Rollerblading and skateboarding

Like biking, these options require a little bit of training first, but many high-energy dogs just love these fast-paced sports.
Once you lace up your blades or grab your board and venture out, resist the temptation to let your dog pull you along unless he is properly fitted in a harness. Until he is fully trained, you’ll also need to outfit your dog with a training collar. While the harness will prevent physical injury, your training collar will allow you to direct the dog until he can be under full voice control. It may look like fun with just a flat collar, but it’s safer for both of you if your dog participates in this sport as a team player, rather than the leader. Because most people generally roller blade in an area where they may encounter other skaters, always use the standard six-foot leash for this form of exercise so you can ensure your dog doesn’t get in other rollerbladers’ paths.


Believe it or not, it isn’t true that every dog is naturally inclined to fetch. Many dogs will either chase the object and then just leave it, grab it and run to engage you in a game of chase, or have absolutely no interest in the activity at all. If your dog is not naturally inclined to fetch, you can help him develop this drive or simply try an alternative form of play and exercise. For the game of fetch, try using a variety of balls and toys until you determine your dog’s favorite, and then reserve it just for together playtime.
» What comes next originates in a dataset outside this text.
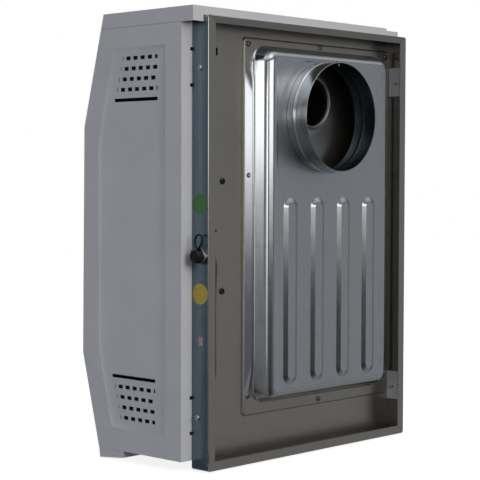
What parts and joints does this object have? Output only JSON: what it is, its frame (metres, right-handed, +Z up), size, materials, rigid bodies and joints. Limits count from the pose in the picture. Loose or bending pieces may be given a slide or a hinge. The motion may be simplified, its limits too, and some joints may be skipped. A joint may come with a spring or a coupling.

Sorry, Frisbee fans. If your dog turns up his nose when you mention fetch, he probably won’t be interested in the Frisbee either. If, on the other hand, he loves to fetch, he will probably love to play Frisbee! Using a Frisbee made of cloth instead of plastic is preferable because it is less likely to cut his gums as he catches it. Many cloth Frisbees can be used on land and in water,and they’re packable for spur-of-the-moment play opportunities. They usually can be folded up to fit in your back pocket or your grooming bag.

Play dates and dog parks

Occasional playtime with another dog can be a fun release for your dog. Like horses, dogs receive immense mental benefit from time spent with their own species and, like us, develop close friendships. If you’re considering setting your dog up on a blind date, remember that dogs frequently do better meeting in motion and often do best with like-breeds, similar age, and opposite genders.

Let’s sum it up

Regardless of how much exercise they need, it’s important to follow these simple suggestions:

  • Start slow.
  • Begin with short distances and short sessions.
  • As your dog builds up stamina, can gradually increase the pace and the distance, but always end when the dog is still eager to do more.
  • Don’t exercise in very hot weather or on hot surfaces. Even though it’s spring, a few hot days tend to sneak in. Be aware that exercise on hot pavement is not only uncomfortable for your dog,but it can actually wear down his pads.
  • Remember to bring clean water or know where you will have access to it.
  • Vary the amount and type of exercise so you do not burn out your dog with repetition.
  • Pay attention to your dog’s post-exercise behavior, watching for limping, symptoms of heat exposure, and other signs they have had more than enough. Even dogs in good shape need to be monitored and can benefit from supplemental care.

Whatever exercise activities you choose, have fun and enjoy all the benefits of a healthy, happy dog and an enjoyable, lifelong partnership!